You have used lots of I/O library operations, cin and cout among others in C++, and printf, scanf, fgets, etc. for C. In Unix, all of these use one of three actual system calls, open(),read() and write().
The open() system call opens a file. Here is the prototype.
#include <sys/types.h> #include <sys/stat.h> #include <fcntl.h> int open(const char *pathname, int flags); int open(const char *pathname, int flags, mode_t mode);Every running process has a table of open file descriptors. A successful call to open will returns the lowest unused entry in the file descriptor table (Note that this may be zero, if you have closed stdin.)
The first argument (pathname) is obvious. The flags argument has a number of bits which are set with symbolic names. Exactly one of these three must be set.
O_RDONLY Open for reading only
O_WRONLY Open for writing only
O_RDWR Open for both reading and writing.
In addition, other bits may be set by using bitwise OR.
O_APPEND (append rather than overwrite)
O_CREAT (create the file if it doesn't exist)
O_EXCL generates an error if O_CREAT is specified and the file already
exists
O_TRUNC if file exists, and opened for writing, truncate to zero
The optional third argument, mode, can be used to set permission modes. If the file is to be created, you must set some permission flags.

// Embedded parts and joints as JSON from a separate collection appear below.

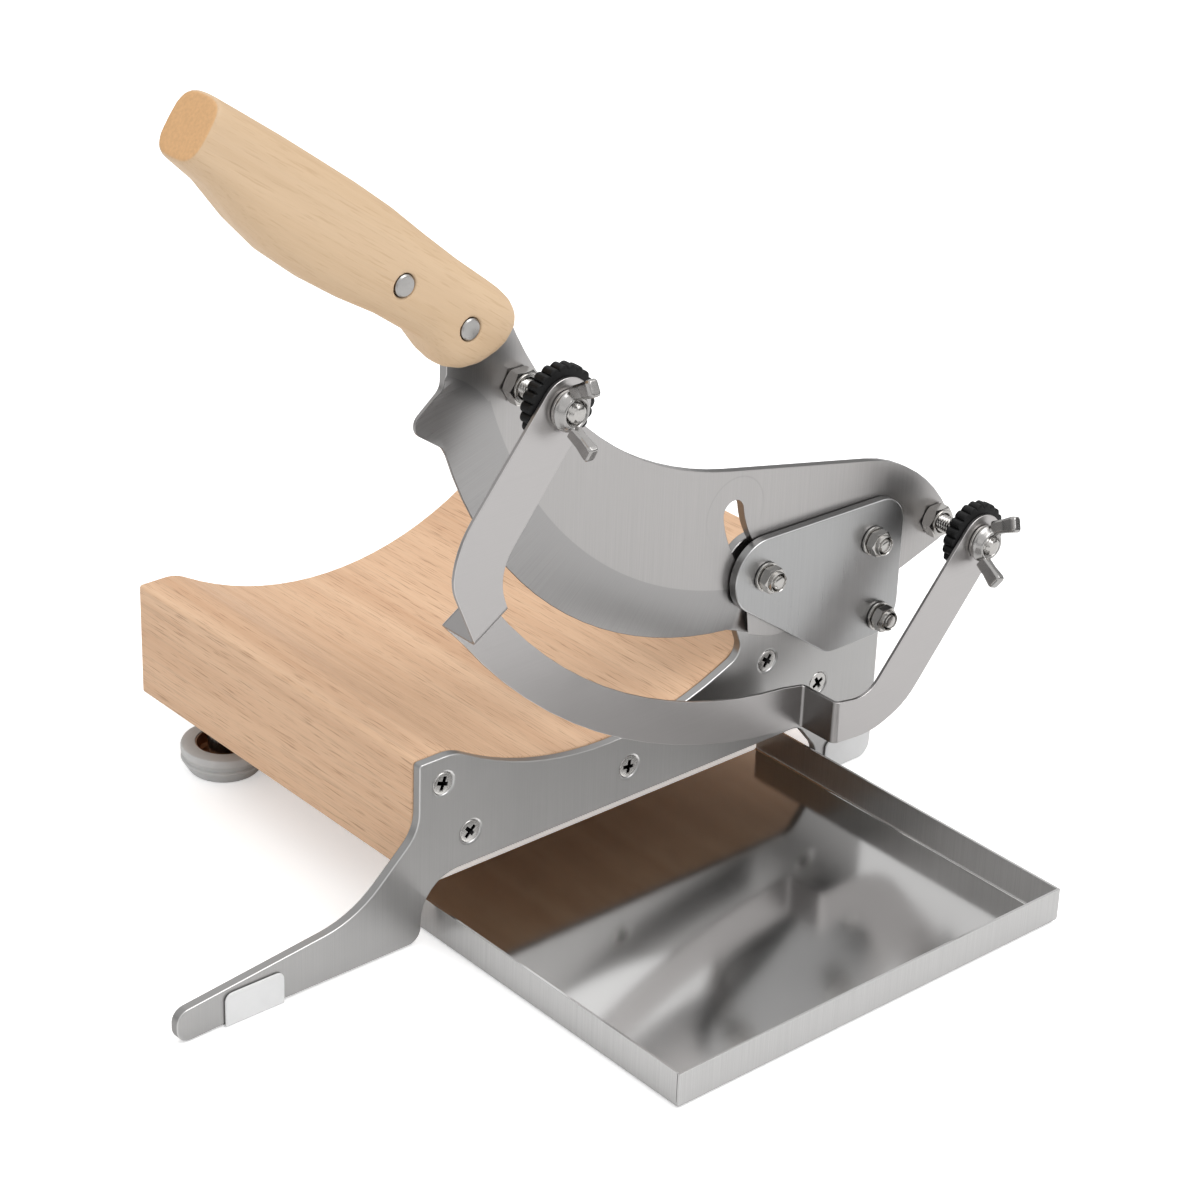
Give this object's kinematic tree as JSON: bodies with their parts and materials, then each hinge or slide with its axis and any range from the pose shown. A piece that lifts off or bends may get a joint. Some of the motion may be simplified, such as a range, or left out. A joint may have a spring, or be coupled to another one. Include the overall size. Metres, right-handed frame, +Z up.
{
  "type": "herb guillotine cutter",
  "caption": "Lever knife hinged in front of a dished wooden block, with a drawing cut, an adjustable slice gauge on two studs and a sliding catch tray.",
  "frame": {"origin": "on the table, on the sole of the right foot pad, straight under the pivot bolt; Y = 0 is the front plate's front face", "axes": "+X to the hinge side, +Y back along the wooden block, +Z up; the knife shears in front of the plane Y = 0"},
  "size_m": [0.3135, 0.2626, 0.284],
  "materials": {
    "plate_steel": "brushed",
    "blade_steel": "fine brushed, ground bevel",
    "fastener_steel": "bright",
    "tray_steel": "polished sheet",
    "block_wood": "smooth, unvarnished",
    "handle_wood": "smooth, oiled",
    "knob_plastic": "matt black",
    "pad_plastic": "milky",
    "foot_rubber": "matt grey"
  },
  "bodies": {
    "base": {"wood_block": "block_wood", "front_plate": "plate_steel", "plate_screw_1": "fastener_steel", "plate_screw_2": "fastener_steel", "plate_screw_3": "fastener_steel", "plate_screw_4": "fastener_steel", "plate_screw_5": "fastener_steel", "foot_pad_left": "pad_plastic", "foot_pad_right": "pad_plastic", "rear_foot_left": "foot_rubber", "rear_foot_right": "foot_rubber", "rear_foot_screw_left": "fastener_steel", "rear_foot_screw_right": "fastener_steel", "rear_foot_spacer_left": "fastener_steel", "rear_foot_spacer_right": "fastener_steel", "guard_plate": "plate_steel", "pivot_bolt": "fastener_steel", "guide_bolt": "fastener_steel", "lower_bolt": "fastener_steel", "guide_bush": "fastener_steel", "lower_bush": "fastener_steel", "pivot_washer": "fastener_steel", "guide_washer": "fastener_steel", "lower_washer": "fastener_steel", "pivot_lock_nut": "fastener_steel", "guide_lock_nut": "fastener_steel", "lower_lock_nut": "fastener_steel"},
    "pivot_bush": {"pivot_bush": "fastener_steel"},
    "knife": {"blade": "blade_steel", "handle": "handle_wood", "handle_rivet_1": "fastener_steel", "handle_rivet_2": "fastener_steel", "gauge_stud_left": "fastener_steel", "gauge_stud_right": "fastener_steel", "stud_nut_left": "fastener_steel", "stud_nut_right": "fastener_steel"},
    "gauge": {"thickness_gauge": "plate_steel"},
    "knurled_nut_left": {"knurled_nut_left": "knob_plastic"},
    "knurled_nut_right": {"knurled_nut_right": "knob_plastic"},
    "gauge_washer_left": {"gauge_washer_left": "fastener_steel"},
    "gauge_washer_right": {"gauge_washer_right": "fastener_steel"},
    "wing_nut_left": {"wing_nut_left": "fastener_steel"},
    "wing_nut_right": {"wing_nut_right": "fastener_steel"},
    "tray": {"tray": "tray_steel"}
  },
  "joints": [
    {"name": "blade_swing", "type": "hinge", "parent": "base", "child": "pivot_bush", "pos_m": [0, -0.0019, 0.0874], "axis": [0, -1, 0], "range_deg": [0, 38]},
    {"name": "blade_draw", "type": "slide", "parent": "pivot_bush", "child": "knife", "axis": [0.972, 0, 0.2351], "range_m": [0, 0.0239]},
    {"name": "knurled_nut_left_spin", "type": "hinge", "parent": "gauge", "child": "knurled_nut_left", "pos_m": [-0.1502, -0.0218, 0.1794], "axis": [0, 1, 0], "range_deg": [-360, 1800]},
    {"name": "knurled_nut_right_spin", "type": "hinge", "parent": "gauge", "child": "knurled_nut_right", "pos_m": [0.0321, -0.0218, 0.0848], "axis": [0, 1, 0], "range_deg": [-360, 1800]},
    {"name": "gauge_slide", "type": "slide", "parent": "knife", "child": "gauge", "axis": [0, 1, 0], "range_m": [-0.001, 0.005]},
    {"name": "washer_left_slide", "type": "slide", "parent": "gauge", "child": "gauge_washer_left", "axis": [0, 1, 0], "range_m": [-0.001, 0]},
    {"name": "washer_right_slide", "type": "slide", "parent": "gauge", "child": "gauge_washer_right", "axis": [0, 1, 0], "range_m": [-0.001, 0]},
    {"name": "wing_nut_left_spin", "type": "hinge", "parent": "gauge_washer_left", "child": "wing_nut_left", "pos_m": [-0.1502, -0.03, 0.1794], "axis": [0, 1, 0], "range_deg": [-360, 0]},
    {"name": "wing_nut_right_spin", "type": "hinge", "parent": "gauge_washer_right", "child": "wing_nut_right", "pos_m": [0.0321, -0.03, 0.0848], "axis": [0, 1, 0], "range_deg": [-360, 0]},
    {"name": "tray_slide", "type": "slide", "parent": "base", "child": "tray", "axis": [0, -1, 0], "range_m": [-0.08, 0.12]}
  ],
  "couplings": [
    {"joint": "blade_draw", "follows": "blade_swing", "m_per_rad": 0.036},
    {"joint": "knurled_nut_left_spin", "follows": "gauge_slide", "rad_per_m": 6283.2},
    {"joint": "knurled_nut_right_spin", "follows": "gauge_slide", "rad_per_m": 6283.2},
    {"joint": "washer_left_slide", "follows": "wing_nut_left_spin", "m_per_rad": 0.00015915},
    {"joint": "washer_right_slide", "follows": "wing_nut_right_spin", "m_per_rad": 0.00015915}
  ]
}
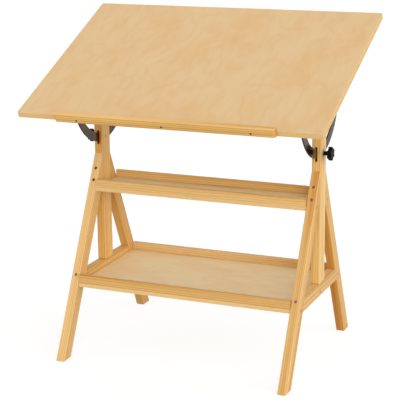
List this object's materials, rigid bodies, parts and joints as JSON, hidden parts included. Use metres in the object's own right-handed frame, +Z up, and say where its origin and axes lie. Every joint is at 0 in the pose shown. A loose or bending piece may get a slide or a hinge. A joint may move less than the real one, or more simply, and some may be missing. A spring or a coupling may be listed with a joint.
{
  "type": "drafting table",
  "caption": "Drafting table with a tilting plywood board on wooden A-frames, a pencil ledge, two tray shelves, steel quadrants and clamp knobs.",
  "frame": {"origin": "Centre of the footprint at floor level: midway between the A-frames, and midway between the pencil ledge's front and the back feet.", "axes": "+X is the sitter's right, +Y points away from the sitter towards the raised back edge, +Z is up."},
  "size_m": [0.914, 0.6094, 0.9952],
  "materials": {
    "plywood_face": "clear-lacquered plywood with a faintly swirled rotary-cut veneer, satin",
    "solid_wood": "clear-lacquered straight-grained light wood, satin",
    "dark_bolt": "dark plated steel screws and socket bolts, satin",
    "zinc_steel": "zinc-plated steel, satin",
    "black_steel": "flat steel in smooth black paint, glossy",
    "black_plastic": "black moulded plastic, slightly glossy"
  },
  "bodies": {
    "frame": {"front_leg_left": "solid_wood", "leg_bolt_front_left_upper": "dark_bolt", "leg_bolt_front_left_middle": "dark_bolt", "leg_bolt_front_left_rail": "dark_bolt", "back_leg_left": "solid_wood", "leg_bolt_back_left_upper": "dark_bolt", "leg_bolt_back_left_middle": "dark_bolt", "leg_bolt_back_left_rail": "dark_bolt", "post_left": "solid_wood", "side_rail_left": "solid_wood", "panel_screw_left_upper_front": "zinc_steel", "panel_screw_left_upper_back": "zinc_steel", "panel_screw_left_lower_front": "zinc_steel", "panel_screw_left_lower_middle": "zinc_steel", "panel_screw_left_lower_back": "zinc_steel", "pivot_bolt_left": "zinc_steel", "pivot_spacer_left": "zinc_steel", "pivot_nut_left": "zinc_steel", "clamp_insert_left": "zinc_steel", "front_leg_right": "solid_wood", "leg_bolt_front_right_upper": "dark_bolt", "leg_bolt_front_right_middle": "dark_bolt", "leg_bolt_front_right_rail": "dark_bolt", "back_leg_right": "solid_wood", "leg_bolt_back_right_upper": "dark_bolt", "leg_bolt_back_right_middle": "dark_bolt", "leg_bolt_back_right_rail": "dark_bolt", "post_right": "solid_wood", "side_rail_right": "solid_wood", "panel_screw_right_upper_front": "zinc_steel", "panel_screw_right_upper_back": "zinc_steel", "panel_screw_right_lower_front": "zinc_steel", "panel_screw_right_lower_middle": "zinc_steel", "panel_screw_right_lower_back": "zinc_steel", "pivot_bolt_right": "zinc_steel", "pivot_spacer_right": "zinc_steel", "pivot_nut_right": "zinc_steel", "clamp_insert_right": "zinc_steel", "upper_shelf_panel": "plywood_face", "upper_shelf_front_board": "solid_wood", "upper_shelf_back_board": "solid_wood", "lower_shelf_panel": "plywood_face", "lower_shelf_front_board": "solid_wood", "lower_shelf_back_board": "solid_wood"},
    "top": {"tabletop": "plywood_face", "pencil_ledge": "solid_wood", "bearer_left": "solid_wood", "quadrant_left": "black_steel", "bearer_right": "solid_wood", "quadrant_right": "black_steel", "ledge_screw_left": "dark_bolt", "ledge_screw_middle": "dark_bolt", "ledge_screw_right": "dark_bolt"},
    "clamp_left_washer": {"clamp_washer_left": "zinc_steel"},
    "clamp_left_knob": {"clamp_knob_left": "black_plastic", "clamp_screw_left": "zinc_steel"},
    "clamp_right_washer": {"clamp_washer_right": "zinc_steel"},
    "clamp_right_knob": {"clamp_knob_right": "black_plastic", "clamp_screw_right": "zinc_steel"}
  },
  "joints": [
    {"name": "top_tilt", "type": "hinge", "parent": "frame", "child": "top", "pos_m": [0, 0.02249, 0.786], "axis": [1, 0, 0], "range_deg": [-24.6, 35.4]},
    {"name": "clamp_left_slide", "type": "slide", "parent": "frame", "child": "clamp_left_washer", "axis": [-1, 0, 0], "range_m": [0, 0.003]},
    {"name": "clamp_left_turn", "type": "hinge", "parent": "clamp_left_washer", "child": "clamp_left_knob", "pos_m": [-0.38, 0.02249, 0.6205], "axis": [-1, 0, 0], "range_deg": [0, 1080]},
    {"name": "clamp_right_slide", "type": "slide", "parent": "frame", "child": "clamp_right_washer", "axis": [1, 0, 0], "range_m": [0, 0.003]},
    {"name": "clamp_right_turn", "type": "hinge", "parent": "clamp_right_washer", "child": "clamp_right_knob", "pos_m": [0.38, 0.02249, 0.6205], "axis": [1, 0, 0], "range_deg": [0, 1080]}
  ],
  "couplings": [
    {"joint": "clamp_left_slide", "follows": "clamp_left_turn", "m_per_rad": 0.000159},
    {"joint": "clamp_right_slide", "follows": "clamp_right_turn", "m_per_rad": 0.000159}
  ]
}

Each file has nine permission bits. Symbolic names are defined in sys/stat.h.
S_IRUSR owner read
S_IWUSR owner write
S_IXUSR owner execute
S_IRGRP group read
S_IWGRP group write
S_IXGRP group execute
S_IROTH other read
S_IWOTH other write
S_IXOTH other execute
Every process has a default file creation mask which is a bitmask of permissions that should not be granted to newly created files.
Here is a link to the complete man page for open
Here is the signature for the read system call.
#include <unistd.h> ssize_t read(int fd, void *buf, size_t count);The first argument is a file descriptor, which must have been previously opened with a an open system call (or refer to one of the three default file descriptors which are automatically opened (stdin, stdout, and stderr)). The second argument is a character buffer. The third argument is the maximum number of bytes to be read (the type size_t is an unsigned (i.e. always positive) int). This should always be less than or equal to the size of buf (but remember that you can't use sizeof or strlen to get this).
A call to read will return a negative value on an error, a zero at end-of-file, or a positive integer, which indicates the number of bytes copied into buf. This is guaranteed to be equal to or less than count. The type ssize_t is an int.
The write system call writes data to a file. Here is the signature.
#include <unistd.h> ssize_t write(int fd, const void *buf, size_t count);
This will write count bytes from buf to the file indicated by the file descriptor fd. This will return either a negative value on error, or the number of bytes written. This should always be count.
If a file is open for writing, and it already has data, the data is not trashed, but it is overwritten.
fd = open("Somefile",O_WRONLY) r = write(fd,"Here is some data",17);
The first 17 bytes are overwritten, the rest stays.
Each open file has associated with it a "current file offset" which points to the next byte to be read or written. This is initialized to 0 unless the O_APPEND flag is set, in which case it is initialized to the end of the file at the time of the first write.
This can be changed with the lseek function
off_t lseek(int filedes, off_t offset, int whence)
whence can be:
SEEK_SET (0) which means offset from the start of the file
SEEK_CUR (1) which means offset from the current file offset
SEEK_END (2) which means offset from the end of the file
These are defined in unistd.h
Offset can be either positive or negative.
A successful call to lseek returns the current offset, so we can find the current offset with this call
curpos = lseek (fd, 0, SEEK_CUR)
we can rewind the file with lseek(fd,0,SEEK_SET)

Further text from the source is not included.